Using a novel device that simulates earthquakes in a laboratory setting, a Los Alamos researcher and his colleagues have shown that seismic waves--the sounds radiated from earthquakes--can induce earthquake aftershocks, often long after a quake has subsided.

The research provides insight into how earthquakes may be triggered and how they recur.

In a letter appearing in Nature, Los Alamos researcher Paul Johnson and colleagues Heather Savage, Mike Knuth, Joan Gomberg, and Chris Marone show how wave energy can be stored in certain types of granular materials--like the type found along certain fault lines across the globe--and how this stored energy can suddenly be released as an earthquake when hit by relatively small seismic waves far beyond the traditional "aftershock zone" of a main quake.

Perhaps most surprising, researchers have found that the release of energy can occur minutes, hours, or even days after the sound waves pass; the cause of the delay remains a tantalizing mystery.

Earthquakes happen when the Earth's crust slips along cracks, known as faults.

Major faults can be found at the junction of independently moving masses of crust and mantle, known as tectonic plates.

Each earthquake releases seismic waves--vibrations at the cusp, or below the range of human hearing--that travel through the Earth.

These waves can trigger aftershocks in a zone several to tens of miles away from the radiating main earthquake, known as a "mainshock." Most aftershocks usually occur within hours to days after the mainshock.

Researchers often have assumed that seismic waves beyond the immediate aftershock zone were too weak to trigger aftershocks.

However, Gomberg and others have proven that seismic activity sometimes increases at least thousands of miles away after an earthquake.

"At these farther distances, earthquake triggering doesn't happen all the time," said Johnson.

"The question always was why? What was going on in certain regions that lead to triggering? The challenge was whether we could go into the laboratory and mimic the conditions that go on inside the Earth and find out."

The answer to the challenge lay at Pennsylvania State University, where Marone had developed an apparatus that mimics earthquakes by pressing plates atop a layer of tiny glass beads.

When enough energy is applied to the plates, they slip, like tectonic plates above the mantle.

Johnson wondered whether sound waves could induce earthquakes in such a system.

His colleagues originally believed sound would have no effect.

Much to their surprise, the earthquake machine revealed that when sound waves were applied for a short period just before the quake, they could induce smaller quakes, or, in some instances, delay the occurrence of the next major one.

The sound waves seemed to affect earthquake behavior for as many as 10 earthquake events after they were applied.

More surprising still, the team found that the granular beads could store a "memory" even after the system had undergone a quake and the beads had rearranged themselves.
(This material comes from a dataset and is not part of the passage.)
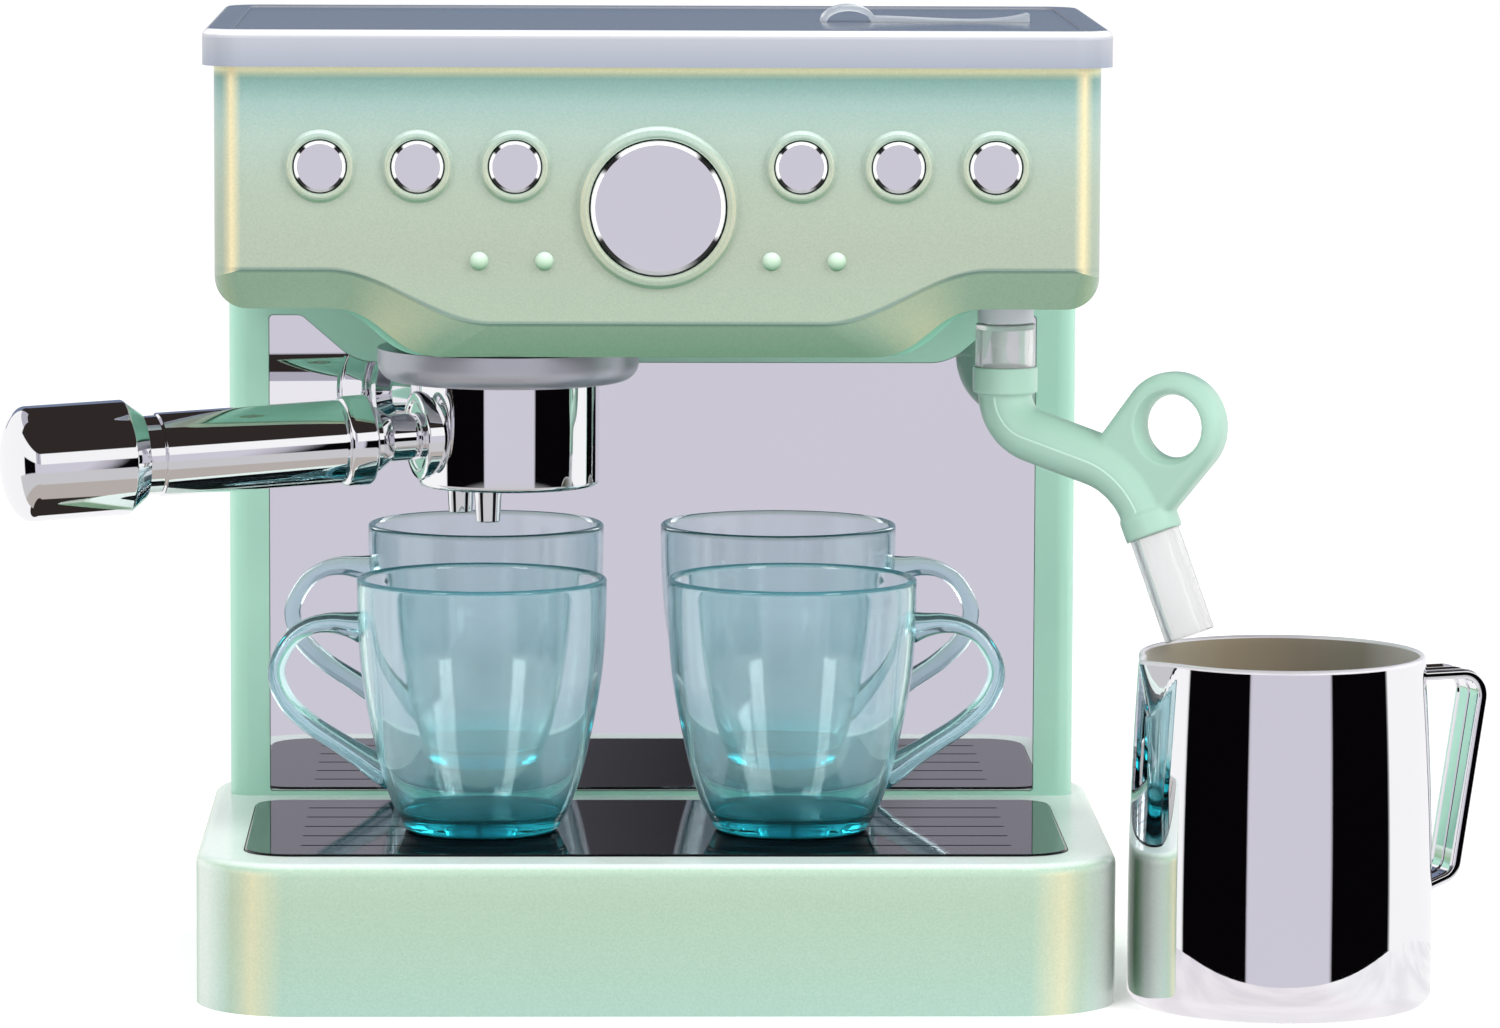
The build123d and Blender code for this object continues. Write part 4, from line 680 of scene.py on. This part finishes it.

"The memory part is the most puzzling," Johnson said, "because during an earthquake there is so much energy being released and the event is so violent that you have to wonder, why doesn't the system reset itself?"

The research has helped confirm that earthquakes are periodic events and that sound can disrupt them.

But catastrophic events in other granular media--such as avalanches or the sudden collapse of sand dunes--could help provide clues into the physics of earthquakes, and could help Johnson and his colleagues begin to unravel the mystery of stored memory in granular systems.

"What we've created in the laboratory has provided the basis for an understanding of dynamic triggering of earthquakes, something that has mystified people for years," said Johnson.

Other institutions besides Los Alamos National Laboratory involved in the research include Penn State, the University of California-Santa Cruz, the University of Wisconsin, the United States Geological Survey, and University of Washington.